Kalau hidup hanya sekadar hidup kera di rimba juga hidup. Kalau kerja hanya sekadar kerja, kerbau di sawah juga bekerja. Buya Hamka
***
Opini, Edarinfo.com– Apapun pekerjaanmu sisihkanlah waktumu untuk berkhidmat. Kalimat ini menjadi pegangan sekaligus pembuka jawaban saya saat di minta alasan mengapa saya memilih untuk bergabung di organisasi Sidrap Cinta Palestina (SCP). Sidrap Cinta Palestina atau SCP merupakan salah satu organisasi sosial yang hadir di tengah masyarakat Sidrap sebagai penyambung aspirasi masyarakat yang ada di Palestina.
Seperti yang kita ketahui bersama, saat ini pejuang yang ada di Palestina tengah berjuang untuk memerdekakan tanah kelahirannya sendiri dalam melawan gempuran agresi militer Israel. Meski kita terlahir di tanah yang bebas dari penjajahan bukan berarti kita berpura-pura buta dan tidak peduli dengan peristiwa penjajahan dan genosida yang dilakukan tantara Israel terhadap Palestina.
Suatu kesyukuran bagi saya bisa bertemu dengan orang-orang yang di tengah kesibukannya masing-masing masih mau melungkan waktu, pikiran dan tenaganya untuk memikirkan nasib orang lain. Mereka yang ada di SCP bukan gak punya pekerjaan, bukan pula yang gak punya keluarga yang harus mereka urus. Bahkan tidak sedikit dari mereka sudah berumah tangga dan memiliki anak, tetapi masih memiliki waktu untuk berkhidmat dan fakta itu menampar saya.
Ya, mereka mengajarkan saya bahwa hidup itu bukan hanya tentang diri sendiri. Kita ini manusia yang harus memiliki rasa empati terhadap sesama.
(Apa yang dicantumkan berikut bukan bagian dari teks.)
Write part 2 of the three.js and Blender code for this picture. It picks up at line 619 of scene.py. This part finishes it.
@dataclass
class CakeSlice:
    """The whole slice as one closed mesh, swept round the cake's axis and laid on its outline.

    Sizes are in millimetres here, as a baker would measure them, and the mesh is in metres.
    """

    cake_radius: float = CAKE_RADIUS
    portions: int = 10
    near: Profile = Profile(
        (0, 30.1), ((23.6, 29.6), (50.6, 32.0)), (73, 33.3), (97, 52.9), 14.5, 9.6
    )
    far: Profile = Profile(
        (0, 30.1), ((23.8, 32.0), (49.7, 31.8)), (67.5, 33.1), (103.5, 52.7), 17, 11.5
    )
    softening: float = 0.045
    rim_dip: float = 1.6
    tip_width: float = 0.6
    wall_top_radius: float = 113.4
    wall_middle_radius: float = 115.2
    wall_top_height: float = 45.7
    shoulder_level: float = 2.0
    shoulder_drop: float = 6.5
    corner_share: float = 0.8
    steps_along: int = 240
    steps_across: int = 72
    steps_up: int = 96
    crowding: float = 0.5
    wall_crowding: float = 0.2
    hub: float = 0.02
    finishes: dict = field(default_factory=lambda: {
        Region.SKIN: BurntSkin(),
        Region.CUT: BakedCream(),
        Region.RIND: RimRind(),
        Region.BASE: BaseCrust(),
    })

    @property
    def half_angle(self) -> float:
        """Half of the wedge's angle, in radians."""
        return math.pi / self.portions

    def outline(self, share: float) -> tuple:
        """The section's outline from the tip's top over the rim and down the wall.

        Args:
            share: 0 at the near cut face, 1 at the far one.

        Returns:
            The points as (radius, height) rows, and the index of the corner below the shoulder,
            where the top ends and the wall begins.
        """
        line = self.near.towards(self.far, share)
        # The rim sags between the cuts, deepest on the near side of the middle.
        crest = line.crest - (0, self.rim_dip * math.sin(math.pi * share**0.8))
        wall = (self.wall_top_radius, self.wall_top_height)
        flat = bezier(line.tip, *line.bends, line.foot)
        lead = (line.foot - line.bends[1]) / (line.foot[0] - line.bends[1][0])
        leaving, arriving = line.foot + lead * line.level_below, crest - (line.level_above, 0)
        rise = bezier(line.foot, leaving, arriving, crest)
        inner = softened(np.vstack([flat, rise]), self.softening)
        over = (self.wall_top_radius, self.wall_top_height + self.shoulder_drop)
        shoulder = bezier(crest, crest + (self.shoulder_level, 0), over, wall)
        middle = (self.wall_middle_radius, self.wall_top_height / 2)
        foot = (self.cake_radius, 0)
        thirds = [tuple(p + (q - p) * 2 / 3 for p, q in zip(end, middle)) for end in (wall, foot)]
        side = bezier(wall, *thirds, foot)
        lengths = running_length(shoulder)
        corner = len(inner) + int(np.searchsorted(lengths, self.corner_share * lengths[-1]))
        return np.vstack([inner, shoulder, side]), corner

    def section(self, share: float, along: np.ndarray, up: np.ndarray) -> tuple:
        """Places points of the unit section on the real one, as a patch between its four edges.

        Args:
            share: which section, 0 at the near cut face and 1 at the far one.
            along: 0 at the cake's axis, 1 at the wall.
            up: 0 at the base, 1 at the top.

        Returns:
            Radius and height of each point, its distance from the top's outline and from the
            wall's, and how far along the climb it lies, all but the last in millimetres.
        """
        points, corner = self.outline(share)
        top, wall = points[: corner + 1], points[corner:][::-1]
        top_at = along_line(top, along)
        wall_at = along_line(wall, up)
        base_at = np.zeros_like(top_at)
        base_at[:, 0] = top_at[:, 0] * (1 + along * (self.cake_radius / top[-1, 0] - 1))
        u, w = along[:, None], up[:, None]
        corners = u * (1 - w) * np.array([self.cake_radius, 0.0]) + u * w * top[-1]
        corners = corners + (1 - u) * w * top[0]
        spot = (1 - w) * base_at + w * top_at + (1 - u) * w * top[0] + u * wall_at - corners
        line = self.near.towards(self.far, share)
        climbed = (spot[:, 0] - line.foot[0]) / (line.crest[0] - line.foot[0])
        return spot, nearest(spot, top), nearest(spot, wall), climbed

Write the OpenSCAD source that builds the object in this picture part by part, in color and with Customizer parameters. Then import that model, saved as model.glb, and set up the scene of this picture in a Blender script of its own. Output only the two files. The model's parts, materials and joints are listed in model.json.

Saya teringat sebuah quote dari Buya Hamka, Kalau hidup hanya sekadar hidup kera di rimba juga hidup. Kalau kerja hanya sekadar kerja, kerbau di sawah juga bekerja. Bukankah hidup akan terasa bermakna jikalau kita bisa berempati terhadap sesama?
Rasa empati penting dimiliki setiap manusia, karena manusia adalah makhluk sosial. Banyak hal yang bisa kita lakukan untuk mengekpresikan rasa empati. Bergabung dan aktif di SCP hanya salah satunya, saya yakin di luar sana masih banyak organisasi sosial yang bertebaran dan bisa teman-teman masuki.
Kalau kita belajar dari sejarah, setiap zaman selalu diceritakan dua karakter tokoh yang memainkan peranannya masing-masing, ada yang memilih peran protagonis dan ada juga yang memilih peran antagonis. Sejarah kenabian misalnya, setiap nabi pasti memiliki musuh di zamannya, dan kita bisa mengkategorikian nabi itu pemeran protagonis dan musuh dari nabi itu pemeran antagonisnya. Apakah dengan membaca sejarah kenabian kita mesti harus jadi nabi dahulu untuk bisa memainkan peran protagonis di zaman kita?
Tentu tidak seperti itu konteksnya, karena zaman kenabian telah selesai. Lantas apa yang bisa kita petik dari sejarah itu? Ya, semangat perjuangan nabi dalam melawan segala ketidakadilan yang terjadi di muka bumi ini. Semangat inilah yang mestinya dimiliki ketika melihat ketidakadilan di sekitaran kita. Bukankah nabi Muhammad SAW pernah mengatakan “Barang siapa di antara kalian yang melihat kemungkaran, hendaknya dia ubah dengan tangannya (kekuasaannya). Kalau dia tidak mampu hendaknya dia ubah dengan lisannya dan kalau dia tidak mampu hendaknya dia ingkari dengan hatinya. Dan inilah selemah-lemahnya iman.” (HR Muslim).
Saya sadari perjuangan saya gak ada apa-apa nya jika di bandingkan dengan perjuangan teman-teman yang ada di Palestina. Meski demikian saya akan tetap memilih untuk berkhidmat dan membersamai perjuangan teman-teman di Palestina meski andilnya seperti kisah seekor semut yang berjuang dengan membawa setetes air untuk memadamkan api yang membakar Nabi Ibrahim AS. Dan saya meyakini sejarah tidak mencatat besar kecilnya dampak yang kau berikan terhadap zamanmu, melainkan sejarah mencatat keberpihakan perjuanganmu di saat kamu melihat ketidakadilan di sekitarmu.